The clash between B.C. and Alberta goes a lot deeper than the current headlines.

At least 10 or 20 years of ruthlessly organized, internationally endowed, wildly overblown scare propaganda against the Canadian oil industry, most especially as symbolized by the Fort McMurray oilsands project, has preceded it. The shielding umbrella under which the campaign has been waged, and the spurious ideological warrant behind it, has been the global warming fetish that locates the Earth’s imminent doom in the industrial economies of modern capitalism. Its foot soldiers have been a tormented assembly of every hard left groupuscule from the trendy Chavistas (Naomi Klein Inc.) to the fatuous (Bill Nye) to the grimly Calvinist Greens. At both ends they are an angry and a zealous lot, unscrupulous in their messaging and remorselessly uncompromising in their aims: shut down oil, cost to the world be damned.

Alberta, in particular, has been their toy.

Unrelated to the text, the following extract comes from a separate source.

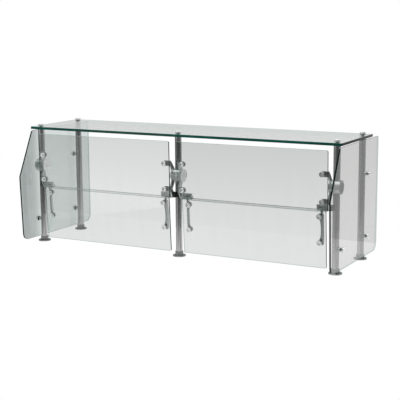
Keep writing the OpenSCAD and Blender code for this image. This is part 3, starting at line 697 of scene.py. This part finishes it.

They have had 20 years to spread the message that Alberta’s oil, and Fort McMurray in deep particular, are both trigger and emblem of the coming catastrophe, that the hundreds of thousands who toil in the oil sands are as the orcs of Mordor moving ever closer to returning the Earth to Darkness and working Nature’s ruin.

They have had 20 years to spread the message that the hundreds of thousands who toil in the oil sands are as the orcs of Mordor moving ever closer to returning the Earth to Darkness

No other state or province, and no other single project has borne the weight of calumny and accusation as have Alberta and the oil sands. No campaigns against projects in China, India, the Middle East, the U.S. or Latin America have been of even near duration or intensity as their relentless crusade against Fort McMurray. The oil sands are as a pinprick in the world’s energy production, yet as the eco-Furies paint them, they are Armageddon’s launch pad.

When, despite protest, propaganda, misrepresentation and chronic interference, the oil sands project did move ahead, when, despite the “infinite regress” (C. Cosh) of environmental assessment and reassessment, it lurched to production, clearly novel tactics had to be summoned, the campaign reframed.

Enter the pipeline frenzy. The innocent pipeline as Destroyer of Worlds. Once oil was there to be delivered, there arose the intractable opposition to every and any pipeline, turned to any point of the compass, within Canada or outside, coming out of Alberta. The professional petrophobes had failed to keep the oil in the ground; now they determined to landlock it in Alberta.

They couldn’t stop the oil from being harvested, so they would turn Alberta into an energy jail.

Stall, freeze, regulate, litigate, occupy and demonstrate — anything that slows progress or jams an operation — if it’s the oilsands, all’s on the table

Delay and obstruction are activists’ favoured munitions, as seen in so many other pipelines and projects. Petronas and its $36-billion project was procrastinated into oblivion. Energy East was cancelled over ever-extended regulations. Stall, freeze, regulate, litigate, occupy and demonstrate — anything that slows progress or jams an operation — if it’s the oil sands, all’s on the table. Obama speciously dawdled for his whole two terms on Keystone. Fortunately, on that one Mr. Trump was more prompt.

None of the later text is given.